All lines from the one with "build_base(base, paint, black, steel)" through the one with "before = set(bpy.data.objects)", and only those, are to be reproduced exactly, both ends included.
- - -
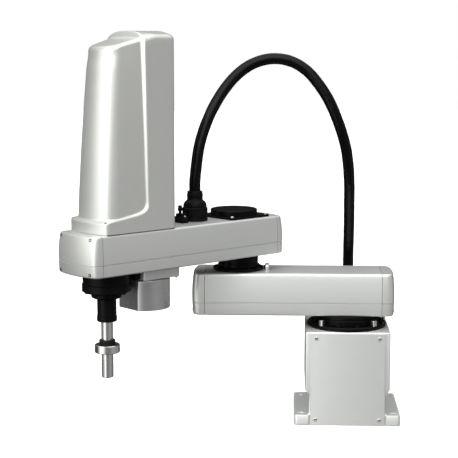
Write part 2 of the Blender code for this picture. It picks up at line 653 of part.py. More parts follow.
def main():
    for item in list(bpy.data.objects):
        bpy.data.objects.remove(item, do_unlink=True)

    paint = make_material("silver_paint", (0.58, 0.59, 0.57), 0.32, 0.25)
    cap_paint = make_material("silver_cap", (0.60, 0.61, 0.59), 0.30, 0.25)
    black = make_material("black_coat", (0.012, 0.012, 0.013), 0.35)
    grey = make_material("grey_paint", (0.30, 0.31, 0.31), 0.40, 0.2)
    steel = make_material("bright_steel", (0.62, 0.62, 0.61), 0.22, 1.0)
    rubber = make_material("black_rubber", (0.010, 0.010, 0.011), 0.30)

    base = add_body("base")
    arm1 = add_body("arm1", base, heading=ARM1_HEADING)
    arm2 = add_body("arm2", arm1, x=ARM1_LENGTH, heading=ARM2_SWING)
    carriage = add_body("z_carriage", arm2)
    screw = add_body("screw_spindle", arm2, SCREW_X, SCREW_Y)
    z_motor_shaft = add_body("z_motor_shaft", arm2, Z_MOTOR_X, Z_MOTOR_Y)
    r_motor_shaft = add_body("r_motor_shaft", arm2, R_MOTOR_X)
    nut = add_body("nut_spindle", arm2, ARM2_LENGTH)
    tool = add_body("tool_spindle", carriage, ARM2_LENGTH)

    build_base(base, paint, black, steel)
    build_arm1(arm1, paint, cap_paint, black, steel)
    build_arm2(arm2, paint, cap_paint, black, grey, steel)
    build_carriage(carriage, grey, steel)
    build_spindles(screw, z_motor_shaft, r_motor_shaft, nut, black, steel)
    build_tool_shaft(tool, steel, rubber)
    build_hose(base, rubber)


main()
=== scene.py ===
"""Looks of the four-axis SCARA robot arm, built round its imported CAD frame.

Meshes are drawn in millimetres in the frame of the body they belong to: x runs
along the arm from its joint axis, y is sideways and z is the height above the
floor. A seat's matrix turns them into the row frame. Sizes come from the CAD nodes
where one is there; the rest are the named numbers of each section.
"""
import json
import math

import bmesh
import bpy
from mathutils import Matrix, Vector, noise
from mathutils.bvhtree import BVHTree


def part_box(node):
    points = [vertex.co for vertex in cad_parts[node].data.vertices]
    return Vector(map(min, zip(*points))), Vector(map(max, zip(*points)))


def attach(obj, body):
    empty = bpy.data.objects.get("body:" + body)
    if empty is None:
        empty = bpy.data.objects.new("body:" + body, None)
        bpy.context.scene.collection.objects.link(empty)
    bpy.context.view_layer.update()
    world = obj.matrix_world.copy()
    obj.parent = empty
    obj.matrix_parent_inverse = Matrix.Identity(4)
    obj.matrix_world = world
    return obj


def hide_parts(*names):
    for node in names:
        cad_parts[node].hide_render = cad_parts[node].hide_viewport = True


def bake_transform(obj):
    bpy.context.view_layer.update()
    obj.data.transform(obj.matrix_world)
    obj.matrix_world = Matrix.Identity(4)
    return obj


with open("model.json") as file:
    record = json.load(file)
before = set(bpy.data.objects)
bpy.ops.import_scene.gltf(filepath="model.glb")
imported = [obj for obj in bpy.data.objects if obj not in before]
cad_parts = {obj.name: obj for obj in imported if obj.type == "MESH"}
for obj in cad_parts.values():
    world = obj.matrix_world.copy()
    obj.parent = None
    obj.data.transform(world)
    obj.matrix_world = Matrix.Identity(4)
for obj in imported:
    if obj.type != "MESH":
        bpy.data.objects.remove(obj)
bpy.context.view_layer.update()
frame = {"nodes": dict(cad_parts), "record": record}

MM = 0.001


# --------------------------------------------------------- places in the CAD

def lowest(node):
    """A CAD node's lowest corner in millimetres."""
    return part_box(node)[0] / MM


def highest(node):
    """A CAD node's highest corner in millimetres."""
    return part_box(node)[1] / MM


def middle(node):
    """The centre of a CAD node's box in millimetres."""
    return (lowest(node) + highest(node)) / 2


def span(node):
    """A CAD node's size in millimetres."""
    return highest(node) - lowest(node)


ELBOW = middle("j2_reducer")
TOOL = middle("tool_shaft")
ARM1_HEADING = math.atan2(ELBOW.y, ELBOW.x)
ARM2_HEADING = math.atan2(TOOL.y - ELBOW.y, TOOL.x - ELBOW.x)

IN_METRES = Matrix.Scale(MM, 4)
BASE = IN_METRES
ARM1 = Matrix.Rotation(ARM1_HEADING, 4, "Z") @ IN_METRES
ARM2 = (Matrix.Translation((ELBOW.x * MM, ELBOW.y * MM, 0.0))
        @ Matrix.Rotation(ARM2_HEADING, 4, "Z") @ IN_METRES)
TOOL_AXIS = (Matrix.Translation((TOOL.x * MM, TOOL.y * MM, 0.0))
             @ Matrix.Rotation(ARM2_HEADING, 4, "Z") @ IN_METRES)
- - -
_Response to this task_:
    build_base(base, paint, black, steel)
    build_arm1(arm1, paint, cap_paint, black, steel)
    build_arm2(arm2, paint, cap_paint, black, grey, steel)
    build_carriage(carriage, grey, steel)
    build_spindles(screw, z_motor_shaft, r_motor_shaft, nut, black, steel)
    build_tool_shaft(tool, steel, rubber)
    build_hose(base, rubber)


main()
=== scene.py ===
"""Looks of the four-axis SCARA robot arm, built round its imported CAD frame.

Meshes are drawn in millimetres in the frame of the body they belong to: x runs
along the arm from its joint axis, y is sideways and z is the height above the
floor. A seat's matrix turns them into the row frame. Sizes come from the CAD nodes
where one is there; the rest are the named numbers of each section.
"""
import json
import math

import bmesh
import bpy
from mathutils import Matrix, Vector, noise
from mathutils.bvhtree import BVHTree


def part_box(node):
    points = [vertex.co for vertex in cad_parts[node].data.vertices]
    return Vector(map(min, zip(*points))), Vector(map(max, zip(*points)))


def attach(obj, body):
    empty = bpy.data.objects.get("body:" + body)
    if empty is None:
        empty = bpy.data.objects.new("body:" + body, None)
        bpy.context.scene.collection.objects.link(empty)
    bpy.context.view_layer.update()
    world = obj.matrix_world.copy()
    obj.parent = empty
    obj.matrix_parent_inverse = Matrix.Identity(4)
    obj.matrix_world = world
    return obj


def hide_parts(*names):
    for node in names:
        cad_parts[node].hide_render = cad_parts[node].hide_viewport = True


def bake_transform(obj):
    bpy.context.view_layer.update()
    obj.data.transform(obj.matrix_world)
    obj.matrix_world = Matrix.Identity(4)
    return obj


with open("model.json") as file:
    record = json.load(file)
before = set(bpy.data.objects)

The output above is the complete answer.